How I noticed that this was going on, was at a moment where I had thoughts come up that I would have used in the past to kick myself into 'nice' behaviour.  Because for a moment I could see that I was thinking about not being "nice enough" to the new people since I have been keeping to myself and interacting only when necessary. In the past, this thought would have moved me to nice behaviour in an attempt to make up for how I judged myself. Here, when the thought came up, I did not follow the rabbit hole but instead just breathed and stayed here. More importantly in that moment, I did nothing, I focussed on my work. I went home that day and wrote self forgiveness on the point which made me realise what just happened.
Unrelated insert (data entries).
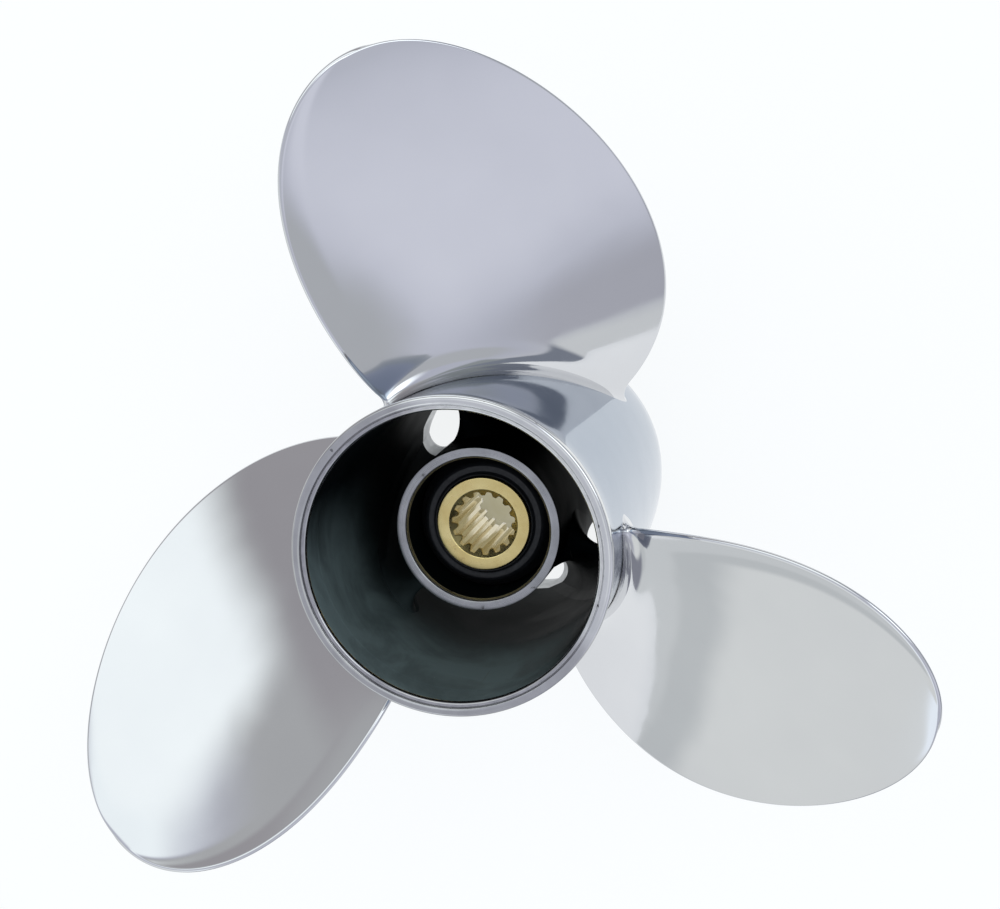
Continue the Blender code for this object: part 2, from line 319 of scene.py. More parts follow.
def black_paint(name, painted_sheen):
    """Satin black paint in the exhaust passage, with dust specks and fine scratches all round. The second argument sets
    how
    much painted light is laid on: a grey-teal painted sheen on the wall facing the strongest soft box, fading into
    painted shade deeper in."""
    t = Tree(name)
    r = t.radius()
    bloom = t.noise(30.0, 4.0, 0.6, distortion=0.6)
    # painted light: low is 1 on the side of the passage whose wall faces the strongest soft box, 0 on the side away
    # from it
    low = t.math("DIVIDE", t.math("ADD", t.math("MULTIPLY", t.x, -0.454), t.math("MULTIPLY", t.y, -0.891)), r)
    painted_light = t.math("MULTIPLY", t.range(low, 0.05, 0.85, 0.0, 1.0), t.range(bloom, 0.30, 0.70, 0.62, 1.25))
    # painted shade: the painted sheen fades to a tenth deeper in the passage, towards the inner hub
    painted_light = t.math("MULTIPLY", painted_light, t.range(t.z, -0.030, 0.062, 0.10 * painted_sheen, painted_sheen))
    specks = t.range(t.voronoi(170.0), 0.0, 0.05, 1.0, 0.0)
    rare = t.range(t.noise(60.0, 0.0), 0.56, 0.60, 0.0, 1.0)
    dust = t.math("MULTIPLY", specks, rare)
    streak = t.noise(1.0, 1.0, 0.5, source=t.mapping((900.0, 60.0, 14.0), (0.2, 0.5, 0.8)))
    scratch = t.math("MULTIPLY", t.range(streak, 0.735, 0.75, 0.0, 1.0), t.range(t.noise(24.0, 1.0), 0.5, 0.6, 0.0, 1.0))
    clean = t.ramp(bloom, [(0.35, (0.0012, 0.0022, 0.0028)), (0.62, (0.0025, 0.0042, 0.005))])
    # grey-teal colour of the painted sheen, laid over the clean black
    base = t.mix(painted_light, clean, (0.125, 0.168, 0.170)) if painted_sheen else clean
    worn = t.mix(t.math("MULTIPLY", scratch, 0.5), base, (0.10, 0.10, 0.09))
    t.set(Base_Color=t.mix(dust, worn, (0.30, 0.32, 0.30)), Metallic=0.0, Specular_Tint=(0.72, 0.92, 1.0, 1.0),
          Specular_IOR_Level=0.025, Roughness=t.range(bloom, 0.3, 0.7, 0.46, 0.58),
          Normal=t.bump(t.noise(700.0, 2.0, 0.5), 0.000012, under=t.bump(bloom, 0.00025)))
    return t.mat


def bare_face():
    """Faced-off metal on the inner hub: satin with concentric lines."""
    t = Tree("faced_stainless")
    r = t.radius()
    lines = t.noise(1.0, 2.0, 0.5, source=t.combine(t.math("MULTIPLY", r, 5200.0), t.math("MULTIPLY", t.z, 5200.0), 0.0))
    stain = t.noise(120.0, 3.0, 0.6)
    chips = t.range(t.noise(260.0, 2.0, 0.5), 0.70, 0.75, 0.0, 1.0)
    t.set(Base_Color=t.mix(chips, t.ramp(stain, [(0.3, (0.33, 0.335, 0.345)), (0.7, (0.43, 0.435, 0.45))]), (0.14, 0.14, 0.14)),
          Metallic=1.0, Roughness=t.range(lines, 0.3, 0.7, 0.20, 0.36), Normal=t.bump(lines, 0.000004))
    return t.mat


def rubber():
    t = Tree("black_rubber")
    grain = t.noise(900.0, 3.0, 0.6)
    t.set(Base_Color=t.ramp(t.noise(90.0, 3.0, 0.6), [(0.3, (0.004, 0.005, 0.007)), (0.7, (0.009, 0.011, 0.014))]),
          Metallic=0.0, Roughness=t.range(grain, 0.3, 0.7, 0.44, 0.62), Normal=t.bump(grain, 0.00003))
    return t.mat


def brass():
    """Pale machined brass with turning marks, small pits and a few brown spots."""
    t = Tree("brass")
    r = t.radius()
    lines = t.noise(1.0, 2.0, 0.5, source=t.combine(t.math("MULTIPLY", r, 3600.0), t.math("MULTIPLY", t.z, 3600.0), 0.0))
    pits = t.range(t.noise(900.0, 2.0, 0.6), 0.72, 0.77, 0.0, 1.0)
    spots = t.range(t.noise(260.0, 3.0, 0.6), 0.64, 0.76, 0.0, 1.0)
    tone = t.ramp(t.noise(110.0, 3.0, 0.6), [(0.3, (0.73, 0.575, 0.235)), (0.7, (0.87, 0.73, 0.34))])
    dull = t.mix(t.math("MULTIPLY", spots, 0.45), tone, (0.40, 0.27, 0.12))
    t.set(Base_Color=t.mix(t.math("MULTIPLY", pits, 0.5), dull, (0.22, 0.15, 0.07)), Metallic=1.0,
          Roughness=t.range(t.noise(140.0, 2.0, 0.5), 0.3, 0.7, 0.22, 0.30),
          Normal=t.bump(t.math("SUBTRACT", 1.0, pits), 0.00003, under=t.bump(lines, 0.0000015)))
    return t.mat


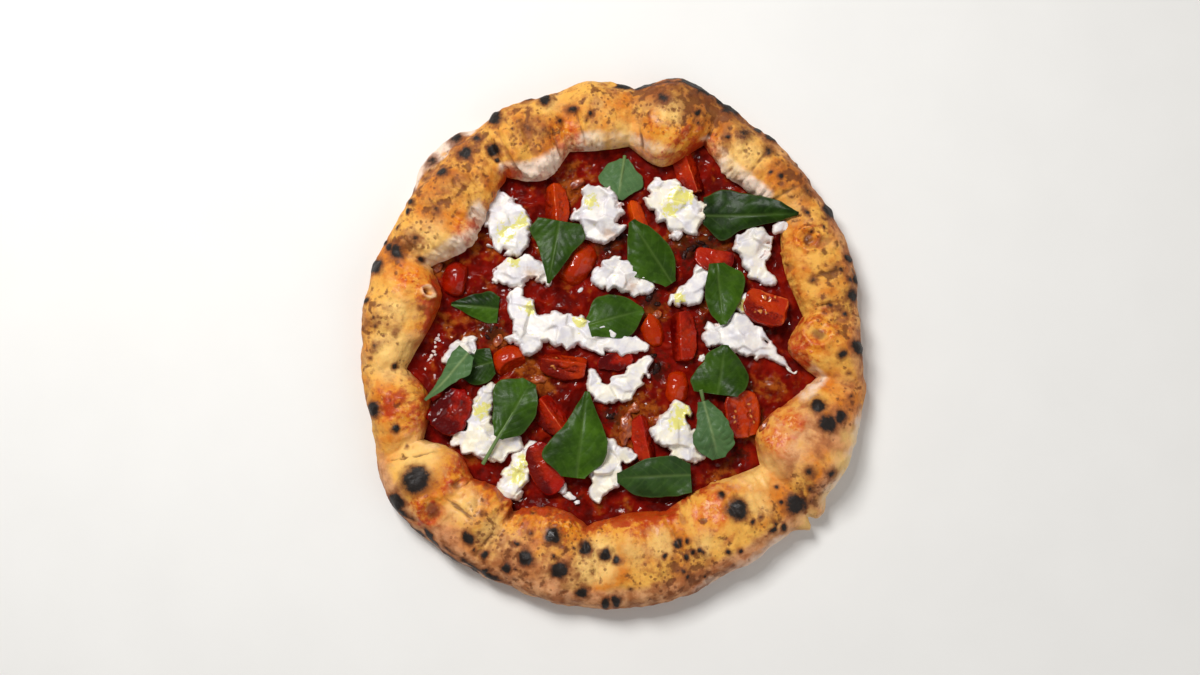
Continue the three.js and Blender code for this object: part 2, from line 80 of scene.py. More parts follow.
# Torn mozzarella: each piece is a few strands, and a strand is [x, y, half width] at points along it.
CURD_THICKNESS = 10.0
CURD_THINNEST = 3.5
CURD_FULLNESS = 0.55
CURDS = [
    [[[-71, 89, 7], [-69, 81, 13], [-66, 72, 15.5], [-63, 65, 10]]],
    [[[-68, 43, 7], [-62, 44, 11], [-54, 47, 8.5], [-45, 44, 6], [-40, 39, 3.5]]],
    [[[-9, 92, 6], [-9, 84, 15], [-6, 75, 12], [-4, 70, 7]], [[-22, 80, 4], [-14, 82, 7]]],
    [[[28, 98, 6], [35, 91, 13], [44, 83, 15], [49, 77, 9]]],
    [[[91, 68, 6], [90, 61, 12], [89, 52, 7.5], [93, 45, 6.5], [99, 40, 5]]],
    [[[104, 70.5, 3], [108, 72, 4.5], [114, 73, 2.5]]],
    [
        [[-60, 28, 6], [-57, 19, 9], [-54, 8, 11.5], [-51, 0, 8]],
        [[-52, 9, 9], [-36, 8, 11], [-22, 6, 10.5], [-8, 2, 8.5], [6, -1, 6.5], [20, -3, 4]],
    ],
    [[[-6, 41, 7], [3, 43, 11.5], [14, 38, 8], [23, 35, 4.5]]],
    [[[57, 50, 3.5], [56, 41, 6], [51, 31, 7.5], [42, 28, 6]]],
    [[[84, 26, 4.5], [81, 22, 3.5]]],
    [[[66, 4, 8.5], [76, 6, 13], [87, 0, 10.5], [98, -7, 5.5], [106, -12, 2.5], [112, -17, 1]]],
    [[[-103, -11, 4.5], [-97, -6, 6.5], [-90, -3, 5.5]]],
    [
        [[-76, -29, 4], [-82, -39, 6.5], [-83, -50, 9], [-82, -60, 12]],
        [[-96, -62, 5], [-85, -62, 13], [-72, -65, 11], [-62, -65, 6]],
    ],
    [[[-50, -66, 4], [-55, -74, 7], [-60, -84, 9.5], [-64, -93, 8.5]]],
    [[[-4, -66, 6.5], [-2, -75, 9], [-5, -84, 12], [-8, -91, 8]], [[0, -72, 6], [11, -72, 4.5]]],
    [[[-41, -89, 2.5], [-36, -90.5, 3.8], [-31, -92, 3]]],
    [[[-12, -20, 3.5], [-11, -29, 6.5], [-3, -32, 8], [7, -30, 8.5], [15, -22, 7.5], [22, -12, 4.5]]],
    [[[42, -46, 8], [39, -56, 12.5], [44, -65, 10], [52, -72, 5.5]]],
]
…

Another point that I saw in relation to this situation was the hindsight of something I lived through as the newcomer to the research unit. In other words, when I was on the receiving end, having come to the research unit through series of "unfortunate" circumstances, I wasn't welcomed with open arms by the professors in charge.  In a recent meeting I saw that the situation was dissolving somewhat into something new because one of the professors was becoming more approachable. So here I realised that it takes time to integrate new people when they appear through or with unintended consequences and that when we are new somewhere, most of us expect to be welcomed. Slowing down and developing patience is the solution to integrating as a newcomer but also to receive a new person into one's habitual environment.